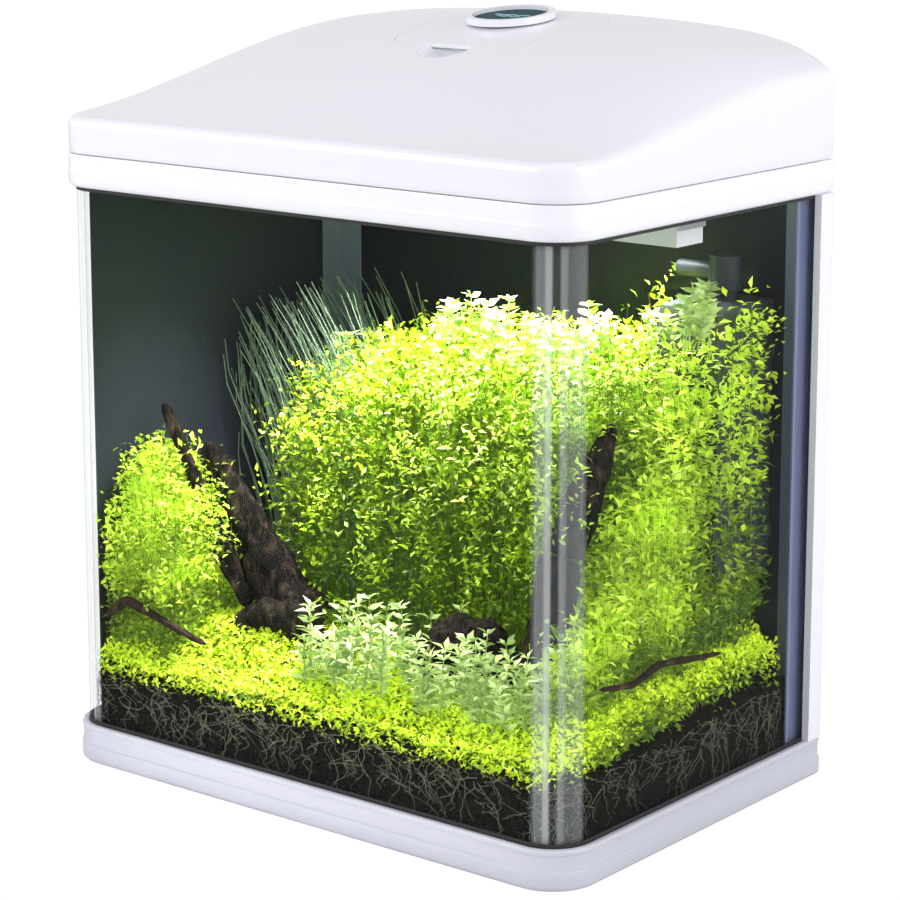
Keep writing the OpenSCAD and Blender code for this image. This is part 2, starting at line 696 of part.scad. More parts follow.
module filter_lid() {
    color("#31363c") difference() {
        union() {
            block(case_x0, case_x1, case_y0, case_y1, case_z1, case_z1 + lid_lip);
            in_case(fit, case_z1 - 4, case_z1 + eps);
        }
        in_case(2, case_z1 - 5, case_z1);
        translate([pipe_x, pipe_y, case_z1 - 6]) cylinder(h = 12, d = pipe_d + 2 * fit);
        translate([pipe_x, dial_y, case_z1 - 6]) cylinder(h = 12, d = dial_stem + 2 * run_fit);
    }
}
dial_stem = 6;
module flow_dial() {
    color("dimgray") translate([pipe_x, dial_y, case_z1 + lid_lip + 0.1]) difference() {
        union() {
            cylinder(h = 5, d = 15);
            translate([0, 0, -lid_lip - 5]) cylinder(h = lid_lip + 5 + eps, d = dial_stem);
        }
        for (i = [0:11]) rotate([0, 0, i * 30]) translate([8, 0, -1]) cylinder(h = 7, d = 2, $fn = 16);
    }
}
module filter_sponge() {
    color("#2b3a44") difference() {
        in_case(fit, pump_z + pump_h + 4, case_z1 - 14);
        translate([pipe_x, pipe_y, case_z0]) cylinder(h = 200, d = pipe_d + 2 * fit);
    }
}
module pump_body() {
    color("#22262b") difference() {
        block(pipe_x - pump_w / 2, pipe_x + pump_w / 2, pump_y0, pump_y0 + pump_l,
              pump_z, pump_z + pump_h);
        translate([pipe_x, pump_y0 - 1, shaft_z]) rotate([-90, 0, 0])
            cylinder(h = chamber_l + 1, d = chamber_d);
        translate([pipe_x, pump_y0 + 1, shaft_z]) rotate([-90, 0, 0])
            cylinder(h = chamber_l + 5, d = shaft_d);
        translate([pipe_x, pipe_y, pump_z + pump_h - 8]) cylinder(h = 9, d = pipe_d + 2 * run_fit);
        translate([pipe_x, pump_y0 + chamber_l - 4, shaft_z]) cylinder(h = pump_h - 20, d = 7);
        block(pipe_x - 2, pipe_x + 2, pump_y0 + chamber_l - 4, pipe_y,
              pump_z + pump_h - 12, pump_z + pump_h - 7);
    }
}
cover_t = 3;
module pump_cover() {
    color("#22262b") translate([pipe_x, pump_y0, shaft_z]) rotate([90, 0, 0]) difference() {
        cylinder(h = cover_t, d = chamber_d + 4);
        translate([0, 0, -1]) cylinder(h = cover_t, d = shaft_d);
        for (a = [0:60:300]) rotate([0, 0, a]) translate([7.5, 0, -1]) cylinder(h = cover_t + 2, d = 4);
    }
}
module impeller_shaft() {
    color("white") translate([pipe_x, pump_y0 - cover_t + 1 + fit, shaft_z]) rotate([-90, 0, 0])
        cylinder(h = cover_t - 1 + chamber_l + 3 - 2 * fit, d = shaft_d);
}
module impeller() {
    color("ghostwhite") translate([pipe_x, pump_y0 + 1, shaft_z]) rotate([-90, 0, 0]) difference() {
        union() {
            cylinder(h = chamber_l - 2, d = 8);
            for (a = [0:60:300]) rotate([0, 0, a]) translate([0, -0.6, 0]) cube([chamber_d / 2 - 1, 1.2, 6]);
        }
        translate([0, 0, -1]) cylinder(h = chamber_l + 2, d = shaft_d + 2 * run_fit);
    }
}
pipe_top = case_z1 + 26;
pipe_foot = pump_z + pump_h - 8;
module riser_pipe() {
    color("#3b444c") difference() {
        translate([pipe_x, pipe_y, pipe_foot]) cylinder(h = pipe_top - pipe_foot, d = pipe_d);
        translate([pipe_x, pipe_y, pump_z]) cylinder(h = 300, d = pipe_d - 3);
    }
}
nozzle_d = pipe_d + 5;
nozzle_z = case_z1 + lid_lip + 6;
spout_l = 22;
module outlet_nozzle() {
    color("#3b444c") translate([pipe_x, pipe_y, 0]) difference() {
        union() {
            translate([0, 0, nozzle_z]) cylinder(h = pipe_top + 2.5 - nozzle_z, d = nozzle_d);
            translate([0, 0, nozzle_z + 10]) rotate([0, -90, 0]) cylinder(h = nozzle_d / 2 + spout_l, d = 10);
        }
        translate([0, 0, nozzle_z - 1]) cylinder(h = pipe_top + 0.3 - nozzle_z + 1, d = pipe_d + 2 * run_fit);
        translate([0, 0, nozzle_z + 10]) rotate([0, -90, 0]) cylinder(h = nozzle_d + spout_l, d = 7);
    }
}
cup_stem = 5;
suction_d = 17;
module suction_cups() {
    color("dimgray") for (x = [-1, 1], z = [case_z0 + 20, case_z1 - 30])
        translate([pipe_x + x * 10, in_y, z]) rotate([90, 0, 0]) difference() {
            union() {
                cylinder(h = 3.5, d1 = suction_d, d2 = 8);
                cylinder(h = cup_gap + case_t, d = cup_stem);
            }
            translate([0, 0, -eps]) cylinder(h = 1.2, d1 = suction_d - 3, d2 = 4);
        }
}

// ---- planting: plain closed solids that hold the space of the real plants ----
function soil_z(y) = soil_front + (soil_back - soil_front) * smooth((y + in_y) / (2 * in_y));
// A mass that follows the soil below and runs from top0 (front) to top1 (back) above
module mass(x0, x1, y0, y1, lift, top0, top1) {
    n = 6;
    under = [for (i = [0:n]) let (y = y0 + (y1 - y0) * i / n) [y, soil_z(y) + lift]];
    translate([x0, 0, 0]) rotate([90, 0, 90]) linear_extrude(x1 - x0)
        polygon(concat(under, [[y1, top1], [y1 - 8, top1 + 8], [y0 + 8, top0 + 8], [y0, top0]]));
}
module in_tank(z0, z1, gap) {
    translate([0, 0, z0]) linear_extrude(z1 - z0) plan_open(glass_inset + glass_t + gap, in_y - gap);
}
module trim_room() {
    for (s = [-1, 1]) mirror([s < 0 ? 1 : 0, 0, 0])
        block(in_x - trim_leg - fit, in_x + 1, in_y - trim_leg - fit, in_y + 1, 0, 200);
}
module soil_bed() {
    n = 12;
    edge = [for (i = [0:n]) let (y = in_y * (1 - 2 * i / n)) [y, soil_z(y)]];
    color("#2a1d14") difference() {
        intersection() {
            union() {
                in_tank(water_floor, water_floor + bead + fit, bead + fit);
                in_tank(water_floor + bead + fit, soil_back + 1, fit);
            }
            translate([-half_w, 0, 0]) rotate([90, 0, 90]) linear_extrude(body_w)
                polygon(concat([[-in_y, 0], [in_y, 0]], edge));
        }
        trim_room();
    }
}
module carpet_plants() {
    color("yellowgreen") intersection() {
        in_tank(0, 200, 1.5);
        union() {
            carpet_strip(-in_x, in_x, 1 - in_y, -88);
            carpet_strip(-92, in_x, -88, -42);
        }
    }
}
module carpet_strip(x0, x1, y0, y1) {
    under = [for (i = [0:4]) let (y = y0 + (y1 - y0) * i / 4) [y, soil_z(y) + fit]];
    over = [for (i = [4:-1:0]) let (y = y0 + (y1 - y0) * i / 4) [y, soil_z(y) + fit + carpet_t]];
    translate([x0, 0, 0]) rotate([90, 0, 90]) linear_extrude(x1 - x0) polygon(concat(under, over));
}
over_carpet = carpet_t + 2 * fit;
module leafy_plants() { color("darkseagreen") mass(-20, 126, -84, -46, over_carpet, 112, 124); }
module left_bush() { color("olivedrab") mass(-177, -112, -85, -62, fit, 150, 176); }
module middle_bush() { color("yellowgreen") mass(-116, 96, 2, 78, fit, 232, 258); }
module right_bush() { color("olivedrab") mass(128, 176, -20, case_y0 - 3, fit, 248, 278); }
module reeds() { color("darkolivegreen") mass(-174, -121, 6, 88, fit, 262, 280); }

module limb(p, q, r0, r1) {
    hull() {
        translate(p) sphere(r0, $fn = 16);
        translate(q) sphere(r1, $fn = 16);
    }
}
trunk_foot = [-82, -22, soil_z(-8) + 15];
trunk_fork = [-126, -24, 134];
module driftwood_trunk() {
    color("saddlebrown") {
        limb(trunk_foot, trunk_fork, 14, 11);
        limb(trunk_fork, [-158, -26, 176], 11, 7);
        limb(trunk_fork, [-164, -44, 190], 8, 4);
    }
}
module driftwood_stump() {
    color("saddlebrown") limb([111, -12, soil_z(4) + 14], [111, 42, 218], 12, 7);
}
// A thin straight stem from p to q
module stem(p, q, d) {
    v = q - p;
    translate(p) rotate([0, acos(v[2] / norm(v)), atan2(v[1], v[0])]) cylinder(h = norm(v), d = d);
}
module twigs() {
    color("#3a2f28") {
        stem([-150, -57, soil_z(-54) + 1], [-172, -54, 286], 3);
        stem([-124, -57, soil_z(-54) + 1], [-150, -52, 298], 3);
        stem([-104, -57, soil_z(-54) + 1], [-118, -53, 262], 2.5);
    }
}

base_tray();
base_feet();
base_mat();
glass_bottom();
glass_front();
glass_back();
seal_bottom();
seal_corners();
rim_seals();
background_film();
corner_trims();
post_left();
post_right();
hood_frame();
cable_grommet();
lid();
lid_hinge_pins();
lid_hinge_straps();
lid_hinge_screws();
finger_cup();
feed_flap();
flap_hinge_saddles();
flap_hinge_ears();
flap_pin();
badge_rim();
badge_disc();
lamp_housing();
lamp_lens();
lamp_gasket();
led_board();
led_chips();
lamp_end_caps();
lamp_hangers();
lamp_screws();
filter_case();
filter_lid();
filter_sponge();
pump_body();
pump_cover();
impeller();
impeller_shaft();
riser_pipe();
outlet_nozzle();
flow_dial();
suction_cups();
soil_bed();
driftwood_trunk();
driftwood_stump();
twigs();
carpet_plants();
leafy_plants();
left_bush();
middle_bush();
right_bush();
reeds();
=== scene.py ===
"""A planted aquarium with a bent front glass, a white domed hood and a low white base.

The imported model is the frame. The mouldings, the glass and the planting are built here as finer
pieces that stand for their plain solids, and every other node gets a finish of its own.
Lengths are in metres. +Z is up, +X is to the right and +Y is to the back.
"""
import json
import logging
import math
from dataclasses import dataclass, field
from enum import Enum
from typing import Callable, ClassVar, Sequence

import bmesh
import bpy
import numpy as np
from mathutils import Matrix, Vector

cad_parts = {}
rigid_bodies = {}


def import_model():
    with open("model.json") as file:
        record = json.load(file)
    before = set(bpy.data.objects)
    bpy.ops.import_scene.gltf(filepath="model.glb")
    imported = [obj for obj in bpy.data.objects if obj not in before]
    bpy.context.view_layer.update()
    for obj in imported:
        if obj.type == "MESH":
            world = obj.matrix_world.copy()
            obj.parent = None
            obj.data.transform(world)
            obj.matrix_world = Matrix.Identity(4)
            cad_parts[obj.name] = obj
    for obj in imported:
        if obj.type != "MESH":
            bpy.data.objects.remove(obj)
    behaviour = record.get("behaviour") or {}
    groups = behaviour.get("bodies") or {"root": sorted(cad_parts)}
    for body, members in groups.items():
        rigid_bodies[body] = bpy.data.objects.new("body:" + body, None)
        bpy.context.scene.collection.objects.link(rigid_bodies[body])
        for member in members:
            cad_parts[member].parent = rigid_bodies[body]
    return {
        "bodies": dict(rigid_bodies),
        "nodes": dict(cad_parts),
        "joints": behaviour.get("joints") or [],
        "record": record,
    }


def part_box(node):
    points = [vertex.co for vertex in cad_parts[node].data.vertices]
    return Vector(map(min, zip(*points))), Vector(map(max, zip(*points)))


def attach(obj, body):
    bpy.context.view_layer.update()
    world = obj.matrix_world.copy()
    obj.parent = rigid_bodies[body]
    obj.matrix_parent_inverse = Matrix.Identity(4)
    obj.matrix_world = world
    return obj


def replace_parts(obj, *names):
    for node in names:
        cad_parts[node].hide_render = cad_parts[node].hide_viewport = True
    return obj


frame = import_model()
LOG = logging.getLogger("aquarium")
MM = 0.001
Colour = tuple[float, float, float]
Profile = list[tuple[float, float]]
TURN = 6.28  # how far a random turn may go, in radians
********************
WHAT IS NEEDED
Your task is to output exactly the lines from the one with "base_tray();" through the one with "obj.matrix_world = Matrix.Identity(4)", counting both ends.

CORRECT OUTPUT
base_tray();
base_feet();
base_mat();
glass_bottom();
glass_front();
glass_back();
seal_bottom();
seal_corners();
rim_seals();
background_film();
corner_trims();
post_left();
post_right();
hood_frame();
cable_grommet();
lid();
lid_hinge_pins();
lid_hinge_straps();
lid_hinge_screws();
finger_cup();
feed_flap();
flap_hinge_saddles();
flap_hinge_ears();
flap_pin();
badge_rim();
badge_disc();
lamp_housing();
lamp_lens();
lamp_gasket();
led_board();
led_chips();
lamp_end_caps();
lamp_hangers();
lamp_screws();
filter_case();
filter_lid();
filter_sponge();
pump_body();
pump_cover();
impeller();
impeller_shaft();
riser_pipe();
outlet_nozzle();
flow_dial();
suction_cups();
soil_bed();
driftwood_trunk();
driftwood_stump();
twigs();
carpet_plants();
leafy_plants();
left_bush();
middle_bush();
right_bush();
reeds();
=== scene.py ===
"""A planted aquarium with a bent front glass, a white domed hood and a low white base.

The imported model is the frame. The mouldings, the glass and the planting are built here as finer
pieces that stand for their plain solids, and every other node gets a finish of its own.
Lengths are in metres. +Z is up, +X is to the right and +Y is to the back.
"""
import json
import logging
import math
from dataclasses import dataclass, field
from enum import Enum
from typing import Callable, ClassVar, Sequence

import bmesh
import bpy
import numpy as np
from mathutils import Matrix, Vector

cad_parts = {}
rigid_bodies = {}


def import_model():
    with open("model.json") as file:
        record = json.load(file)
    before = set(bpy.data.objects)
    bpy.ops.import_scene.gltf(filepath="model.glb")
    imported = [obj for obj in bpy.data.objects if obj not in before]
    bpy.context.view_layer.update()
    for obj in imported:
        if obj.type == "MESH":
            world = obj.matrix_world.copy()
            obj.parent = None
            obj.data.transform(world)
            obj.matrix_world = Matrix.Identity(4)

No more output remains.